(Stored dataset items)

+++

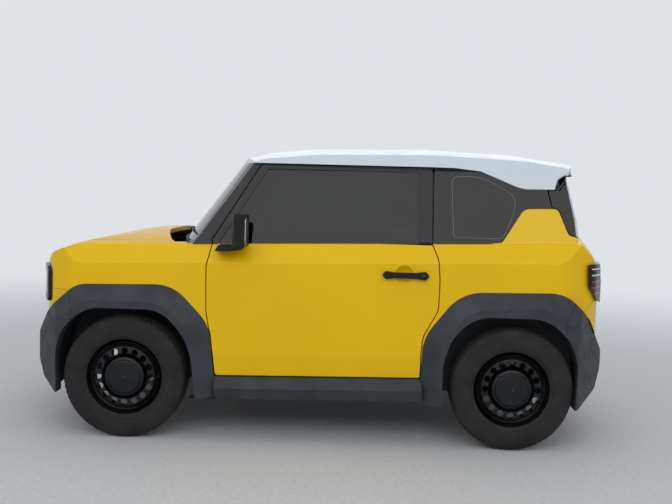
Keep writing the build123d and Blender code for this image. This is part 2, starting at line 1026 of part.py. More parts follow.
# Doors
below_belt = side_prism(
    [(-1700, belt_front_z - 32, 0), (1700, belt_rear_z + 35, 0), (1700, 100, 0), (-1700, 100, 0)],
    -wide,
    wide,
)
left_half = block(-1700, 1700, -wide, -668, 100, 1085)
left_upper_half = block(-1700, 1700, -wide, -300, 900, 1800)
left_door_panel = panel(
    lower_0,
    lower_door,
    [door_lower_region, below_belt, left_half],
    [
        side_prism(front_flare_outer, -wide, wide, door_gap),
        side_prism(rear_flare_outer, -wide, wide, door_gap),
    ],
)
with BuildPart() as scoop:
    with Locations((432, -828, 929)):
        Sphere(62)
with BuildPart() as door_notches:
    for z in door_hinge_heights:
        add(block(-700, door_hinge_x + 28, -door_hinge_y - 14, -600, z - 24, z + 24))
        add(
            bar(
                (door_hinge_x, -door_hinge_y, z - 38),
                (door_hinge_x, -door_hinge_y, z + 38),
                hinge_bore_r,
            )
        )

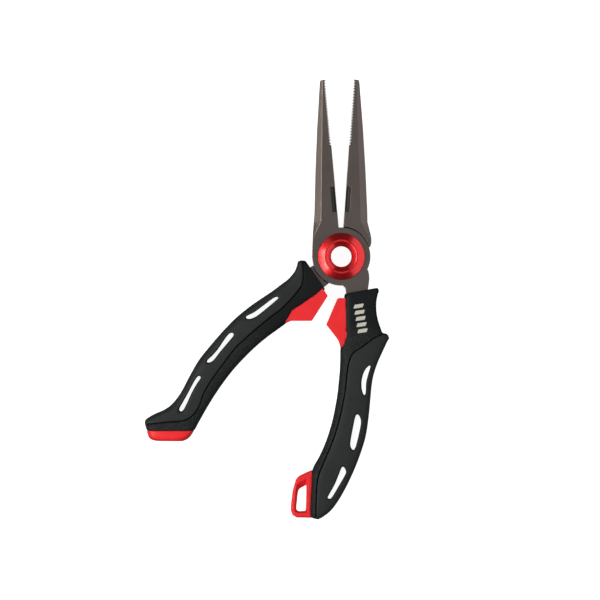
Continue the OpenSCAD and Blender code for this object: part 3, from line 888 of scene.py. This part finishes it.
def silver_bars():
    tree = Tree("silver_bars", count=BAR_COUNT, pitch=BAR_PITCH * MM, wide=BAR_WIDE * MM,
                tall=BAR_TALL * MM, lean=BAR_LEAN * MM, fillet=BAR_ROUND * MM,
                thickness=BAR_THICK * MM, finish=print_silver)
    ask = tree.socket
    line = tree.node("GeometryNodeMeshLine", Count=ask("count"),
                     Offset=tree.node("ShaderNodeCombineXYZ", Y=tree.maths("MULTIPLY", ask("pitch"), -1.0)))
    outline = tree.node("GeometryNodeCurvePrimitiveQuadrilateral", {"mode": "PARALLELOGRAM"},
                        i0=ask("wide"), i1=ask("tall"), i4=ask("lean"))
    corners = tree.node("GeometryNodeFilletCurve", {"mode": "POLY"},
                        Curve=outline, Count=4, Radius=ask("fillet"))
    face = tree.node("GeometryNodeFillCurve", {"mode": "NGONS"}, Curve=corners)
    top = tree.node("GeometryNodeExtrudeMesh", Mesh=face, Offset_Scale=ask("thickness"), Individual=False)
    under = tree.node("GeometryNodeFlipFaces", Mesh=face)
    join = tree.group.nodes.new("GeometryNodeJoinGeometry")
    for part in (top, under):
        tree.group.links.new(part, join.inputs[0])
    bar = tree.node("GeometryNodeMergeByDistance", Geometry=join.outputs[0], Distance=BAR_WELD)
    row = tree.node("GeometryNodeInstanceOnPoints", Points=line, Instance=bar)
    tree.finish(row, ask("finish"))
    return tree


mark = silver_bars().grow("silver_mark")
mark.data.transform(Matrix.Translation(Vector((*MARK_FIRST, MARK_FACE)) * MM)
                    @ Matrix.Rotation(math.radians(MARK_TURN), 4, "Z"))
finished(mark, print_silver, "magnet_nickel", body_of_node["right_handle_core"])

# %% [markdown]
# ## The red mouldings
# The magnet housings are flat-faced blocks with crisp edges, so bevelled copies of the CAD meshes suit
# them. The end cap closes the left handle and has to run on from it without a step, so it is the other end
# of the same loft.

# %% Magnet housings
HOUSING_EDGE = 0.3 * MM
for node in ("right_magnet_housing", "left_magnet_housing"):
    housing = machined(node + "_moulded", node, HOUSING_EDGE)
    finished(housing, moulded_red, "red_plastic", body_of_node[node], node)

# %% End cap
CAP_GAP = 0.15
CAP_SKIN = 0.25 * MM
cap = as_object("end_cap_moulded", handle_loft(LEFT_SLICES))
cut(cap, "DIFFERENCE", across(CAP_Y - CAP_GAP, CAP_Y + CLEAR))
finished(moulded(cap, CAP_SKIN), moulded_red, "red_plastic", body_of_node["end_cap"], "end_cap")

# %% [markdown]
# The lanyard loop is a thin frame at the foot of the right handle. Its hole is narrow half way through and
# flares out to both faces, so a cord doesn't chafe on a sharp rim. A bevel can't open it that far, so the
# hole is cut by a waisted tool that is lofted between two outlines. The right handle's loft is then taken
# away from the loop, which leaves it lying close against the handle.

# %% Lanyard loop
LOOP_OUTSIDE = [(-10.5, -99.4), (-13.7, -99.4), (-16, -100.3), (-19.7, -102.1), (-21.2, -103.8),
                (-22.6, -109), (-23.4, -115), (-23.5, -118.1), (-22.6, -120.2), (-20.7, -121.3),
                (-14.5, -121.4), (-10.5, -121.4)]
LOOP_HOLE = [(-16.3, -106.5), (-17.3, -106.8), (-19.3, -107.9), (-20.1, -109.4), (-20.6, -113.5),
             (-20.9, -117), (-20.5, -118), (-19.7, -118.4), (-17.1, -118.3), (-16.5, -117.8), (-16.3, -112)]
LOOP_FLARE = [(-15.7, -103.6), (-17.5, -103.8), (-20.2, -105.3), (-21.1, -108), (-21.5, -113.5),
              (-21.8, -117.4), (-21.3, -118.7), (-20.1, -119.2), (-16.7, -119.1), (-15.8, -118.4),
              (-15.6, -112)]
LOOP_HALF = 3.6
LOOP_WAIST = 0.9
LOOP_STEPS = 3
LOOP_ROUND = 0.7
LOOP_SKIN = 0.2 * MM
PAST = 0.1                          # mm, so that the hole's tool stands clear of the faces


def at_height(outline, z):
    return [(x, y, z) for x, y in outline]


loop = as_object("lanyard_loop_moulded", prism("loop", LOOP_OUTSIDE, [
    (-LOOP_HALF, -LOOP_ROUND), (LOOP_ROUND - LOOP_HALF, 0),
    (LOOP_HALF - LOOP_ROUND, 0), (LOOP_HALF, -LOOP_ROUND)]))
hole = spline(LOOP_HOLE, LOOP_STEPS, closed=True)
flare = spline(LOOP_FLARE, LOOP_STEPS, closed=True)
cut(loop, "DIFFERENCE", closed_mesh("hole", [
    at_height(flare, -LOOP_HALF - PAST), at_height(hole, -LOOP_WAIST),
    at_height(hole, LOOP_WAIST), at_height(flare, LOOP_HALF + PAST)]))
cut(loop, "DIFFERENCE", handle_loft(RIGHT_SLICES))
finished(moulded(loop, LOOP_SKIN), moulded_red, "red_plastic", body_of_node["lanyard_loop"], "lanyard_loop")

# %% [markdown]
# ## The studio
# The pale floor glows a little, like a light table, so the slots and the background stay clean. It doesn't
# light the pliers from below, as it would fill the dark sides that give them their shape. A tall wall on
# each side lights the jaws' bevels, a strip above each wall lines their edges, and a warm key on the left
# gives the pivot's cone its pale side. A weak panel above and a fill at each end keep the flats even. The
# camera sees a white room beyond the floor, though the room itself sends out little light.

# %% Floor
FLOOR_HALF = 4.0
FLOOR_GAP = 0.05 * MM
floor_mesh = bpy.data.meshes.new("floor")
floor_z = cad_low.z - FLOOR_GAP
corners = [(-FLOOR_HALF, -FLOOR_HALF), (FLOOR_HALF, -FLOOR_HALF),
           (FLOOR_HALF, FLOOR_HALF), (-FLOOR_HALF, FLOOR_HALF)]
floor_mesh.from_pydata(at_height(corners, floor_z), [], [(0, 1, 2, 3)])
floor = as_object("floor", floor_mesh)
paper = Finish("paper", Roughness=0.9, Emission_Color=(1, 1, 1, 1), Emission_Strength=0.93)
paper.colours(paper.noise(0.2), (0.36, 0.36, 0.36), (0.40, 0.40, 0.40))
floor.data.materials.append(paper.material)
floor.visible_diffuse = False
floor.visible_glossy = False
print("floor at mm:", round(floor_z / MM, 2))

# %% A softbox
def softbox(name, place, size, radiance, aim, tint=(1, 1, 1)):
    """A rectangular light; its power follows from its size and how bright it looks."""
    light = bpy.data.lights.new(name, "AREA")
    light.shape = "RECTANGLE"
    light.size, light.size_y = size
    light.energy = radiance * math.pi * light.size * light.size_y
    light.color = tint
    made = bpy.data.objects.new(name, light)
    made.location = place
    made.rotation_euler = (Vector(aim) - Vector(place)).to_track_quat("-Z", "Y").to_euler()
    scene.collection.objects.link(made)
    print(f"{name}: {light.energy:.2f} W")


# %% Place the lights
MIDDLE = (0, -0.02, 0)
STRAIGHT_DOWN = (0, 0.0001, 0)
WALL = (2.6, 1.1)
WALL_MIDDLE = 0.6
for name, x, radiance in (("left_wall", -0.85, 0.38), ("right_wall", 0.85, 1.1)):
    softbox(name, (x, 0, WALL_MIDDLE), WALL, radiance, (0, 0, WALL_MIDDLE))
for name, x, radiance in (("left_strip", -0.8, 1.8), ("right_strip", 0.8, 0.8)):
    softbox(name, (x, 0, 1.3), (1.6, 0.34), radiance, MIDDLE)
softbox("left_key", (-0.74, -0.13, 0.58), (0.95, 0.21), 13.5, MIDDLE, (1, 0.99, 0.88))
softbox("overhead", (0, 0, 1.5), (1.04, 1.04), 0.38, STRAIGHT_DOWN)
for name, y in (("near_fill", -0.55), ("far_fill", 0.55)):
    softbox(name, (0, y, 0.95), (0.5, 0.4), 1.2, MIDDLE)

# %% The room
ROOM_LIGHT = 0.1
world = bpy.data.worlds.new("studio")
world.use_nodes = True
sky = world.node_tree
dim = sky.nodes["Background"]
dim.inputs["Color"].default_value = (1, 1, 1, 1)
dim.inputs["Strength"].default_value = ROOM_LIGHT
white = sky.nodes.new("ShaderNodeBackground")
white.inputs["Color"].default_value = (1, 1, 1, 1)
seen = sky.nodes.new("ShaderNodeLightPath")
choose = sky.nodes.new("ShaderNodeMixShader")
sky.links.new(seen.outputs["Is Camera Ray"], choose.inputs[0])
sky.links.new(dim.outputs[0], choose.inputs[1])
sky.links.new(white.outputs[0], choose.inputs[2])
sky.links.new(choose.outputs[0], sky.nodes["World Output"].inputs["Surface"])
scene.world = world
scene.view_settings.view_transform = "Standard"
print("world:", world.name)
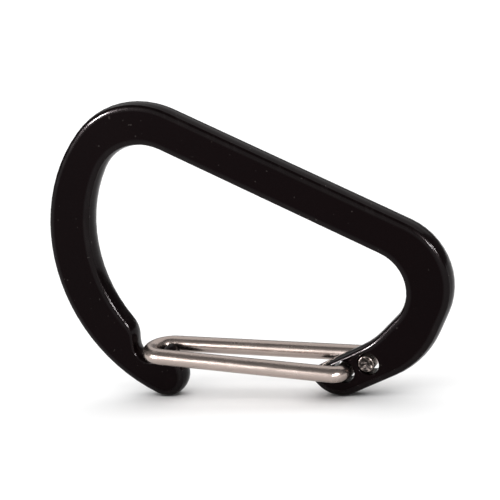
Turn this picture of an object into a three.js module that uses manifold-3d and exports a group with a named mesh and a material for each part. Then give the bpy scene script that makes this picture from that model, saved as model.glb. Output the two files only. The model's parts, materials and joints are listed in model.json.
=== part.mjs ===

+++

# [Problem details]
Return every line from the records above that holds the word "code".

# [Worked answer]
Keep writing the build123d and Blender code for this image. This is part 2, starting at line 1026 of part.py. More parts follow.
Continue the OpenSCAD and Blender code for this object: part 3, from line 888 of scene.py. This part finishes it.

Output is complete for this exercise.